My passion for performing stories grew throughout childhood, during which I played various roles in Pagosa Pretender’s family theatre productions — my favorite being the grunting grandfather of Billy Bronco in a spoof of Willy Wonka, “Billy Bronco and the Choco-Taco Factory”.

In 2001, I attended Beyond Heritage, the budding annual festival of traditional and contemporary Alaskan performance art in Juneau, Alaska. Producer Ishmael Hope (Tlingit /Inupiaq Eskimo) brought together numerous storytellers, singers, filmmakers and poets for an exploration of merging cultures.
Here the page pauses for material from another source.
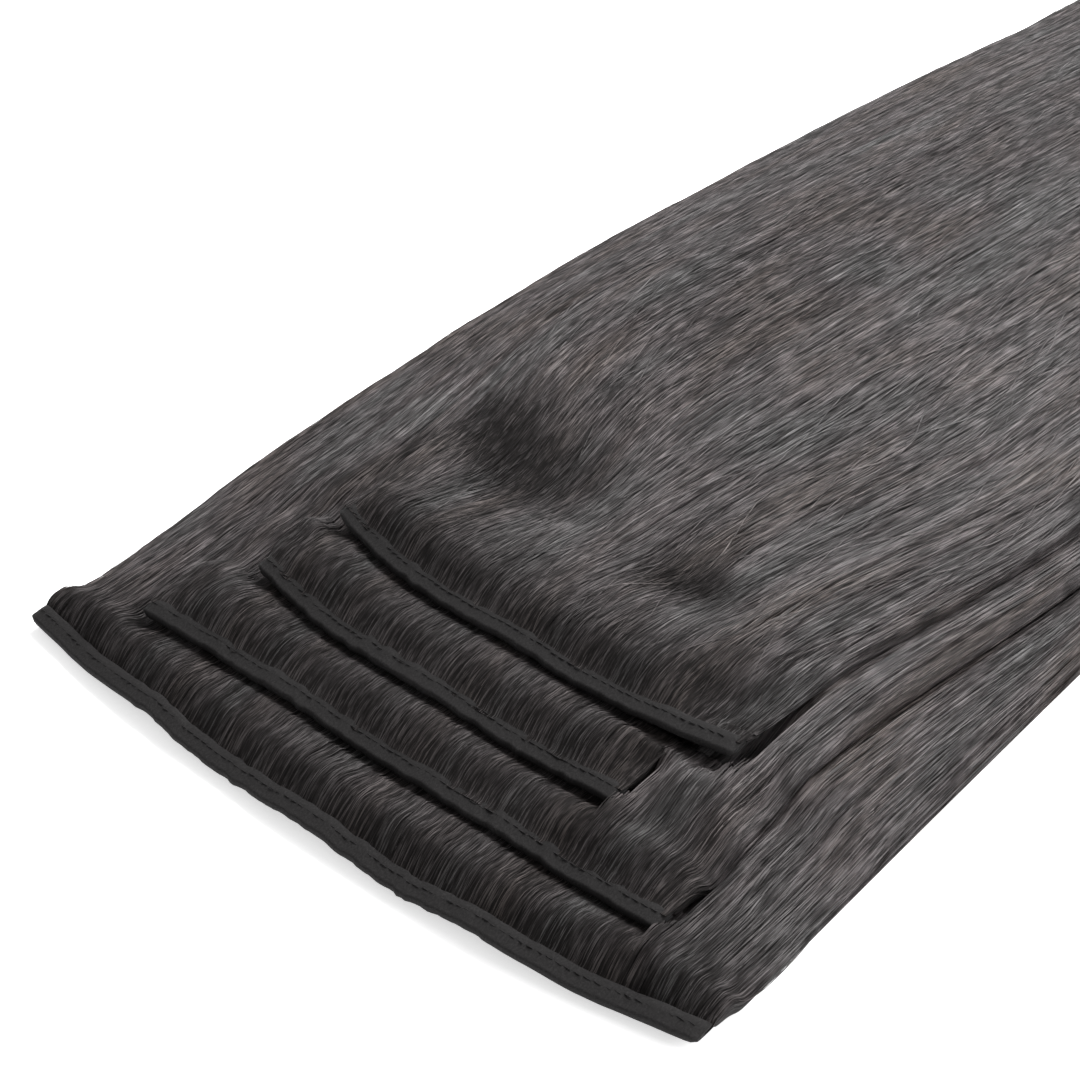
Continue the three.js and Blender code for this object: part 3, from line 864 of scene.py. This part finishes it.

Years later, when the University of Alaska Southeast announced the Native Oratory Contest with a storytelling division, I went to my Tlingit grandmother, Irene Loling Sarabia Lampe and asked her to tell me the Salmon Boy story she used to tell us. I memorized and performed our T’akdeintaan (Sea Tern) clan story — and took first place — both in Juneau and at the statewide competition in Anchorage, Alaska.

My awards at the University spurred my learning and sharing of our Tlingit stories with the Juneau schools, the community, and often with audiences outside Alaska, all the way to Washington, DC.